In der Titelrolle des Untermieters sehen wir mit Laird Cregar einen relativ unbekannten Mimen, dessen Größe und Physiognomie Eindruck machen. Sein Auftreten entspricht dem eines Gentleman, doch eine innere Unruhe trübt die Gelassenheit seiner finanziell sichergestellten Klasse. Die heitere Atmosphäre im Hause Bunting, die vom Charme und der Zuversicht einer Frau profitiert, wird von dem Mann argwöhnisch beobachtet, der seine festen Prinzipien im Alten Testament bestätigt sieht und durch den Selbstmord des von ihm vergötterten Bruder einen unbändigen Hass gegen Bühnendarstellerinnen pflegt. Das Weibliche bzw. die Schönheit als Quelle des Bösen, das man vernichten muss, ist ein Motiv, das den emotional restriktiven Mediziner umtreibt, seine "Kunst" nicht zum Wohle der Menschen, sondern für die Befreiung der Menschheit vom Laster und den Verführungen leichtfertiger Frauen, einzusetzen. Die Liebe, die ihn mit dem verstorbenen Bruder verband, dessen Miniatur er wie einen Schatz hütet, deutet auf eine homosexuelle Neigung hin, die den latent vorhandenen Maskulinismus noch verstärkt. Religiöser Wahn und Frauenhass gingen damals wie heute in vielen Kulturen Hand in Hand. Die stimmige Ausleuchtung der Sets, die Kameraeinstellungen und die Kulissen vertiefen die unheimliche Aura von Mr. Slade. Unterstützt wird er im Finale von raffinierten Licht- und Schatteneffekten, ungewöhnlichen Perspektiven, wobei er generell meist von unten gefilmt wird, um ihn noch bedrohlicher erscheinen zu lassen. In seiner Anonymität gestört, agiert er wie ein Tier, das in die Enge getrieben wurde und nun nach einem Ausweg sucht, um seinen Häschern zu entkommen. Nun zeigt er all seine unberechenbare Kraft, die in ihm schlummert und darauf wartet, zum Einsatz zu kommen, während er sich kultiviert und bescheiden gibt und darauf bedacht ist, keinen Fehler zu machen. Die Morde dienen ihm als Befreiungsschlag auf Kosten von verachteten Kreaturen.
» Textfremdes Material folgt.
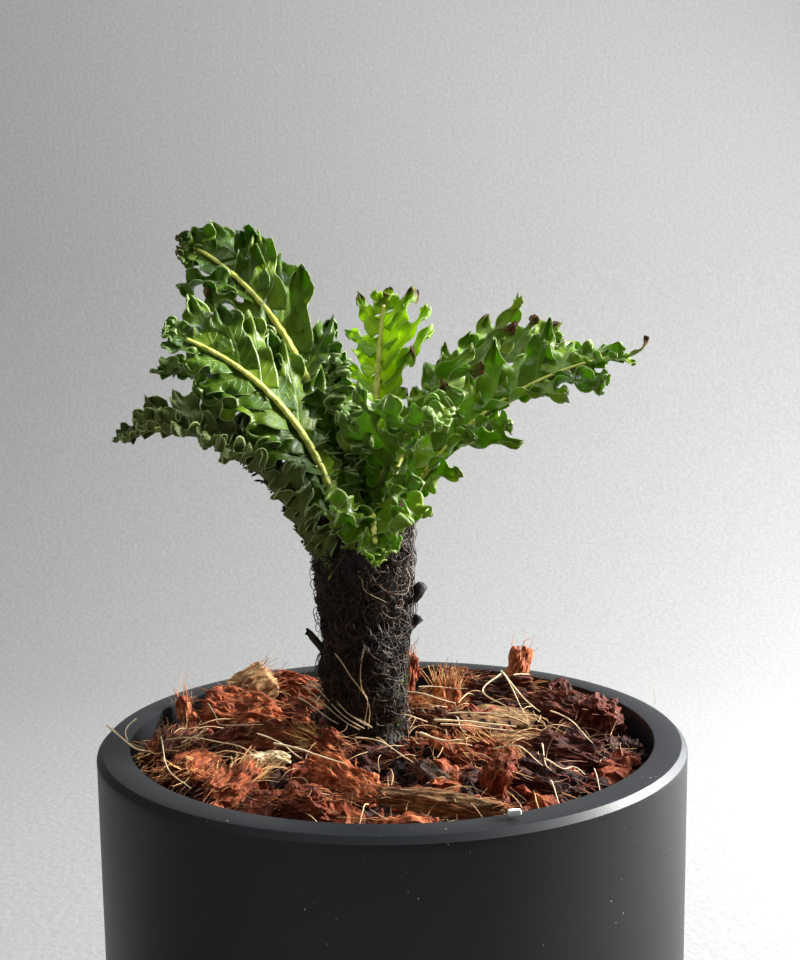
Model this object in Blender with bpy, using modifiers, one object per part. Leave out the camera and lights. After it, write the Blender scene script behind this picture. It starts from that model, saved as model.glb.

George Sanders gibt einen gebildeten, freundlichen und korrekten Inspektor von Scotland Yard. Er begegnet Hauptdarstellerin Merle Oberon höflich, aber nicht überschwänglich und deutet seine Zuneigung zu ihr erst während des Besuchs im Kriminalmuseum an, als er sie zum Tee bittet. So verzichtet dieser Kriminalfilm weitgehend auf das Klischee der bedrohten Schönheit, die sich hilflos in die Arme des breitschultrigen Ermittlers flüchtet. Kitty Langley hat sich durch Fleiß und Engagement im Berufsleben etabliert und kann dem Inspektor deshalb auf gleicher Augenhöhe begegnen. Sanders kombiniert deshalb weniger in Gesellschaft von Oberon, als im Beisein von Hardwicke, mit dem er Fingerabdrücke untersucht und das verlassene Haus observiert. Der Kontrast zwischen den dunklen, nebelverhangenen Gassen Londons und der lichtdurchfluteten Atmosphäre der Bühne, zeigt sich deutlich und wird durch die Heimlichkeiten des Mieters immer wieder durchbrochen. So finden sich in den nächtlichen Experimenten von Mr. Slade jene Momente wieder, die in der Romanvorlage bereits für wohlige Schauer sorgten und als Nachwirkung der Morde für Spannungsmomente dienen, die der Film dringend benötigt und die gerne eine deutlichere Ausrichtung erfahren hätten können. Die stärksten Szenen des Films leben von den Geheimnissen des Mieters, der zwischen bedrohlichen Schatten, dem Flackern des Gaslichts und verwinkelten Straßen seinen passenden Rahmen findet. Die Opulenz des zeitlichen Kontextes verwässert die harten Fakten des Kriminalfalls leider durch Elemente, die in Filmen, welche in der viktorianischen Zeit angesiedelt sind, oftmals eine Identifikation des Publikums verhindern. So wirkt auch der ungewöhnliche Laird Cregar durch dieses Korsett stellenweise eingeschränkt, obwohl er optisch durchaus als Repräsentant einer vergangenen Zeit wirkt, was seine Ausnahmestellung beabsichtigt unterstreicht.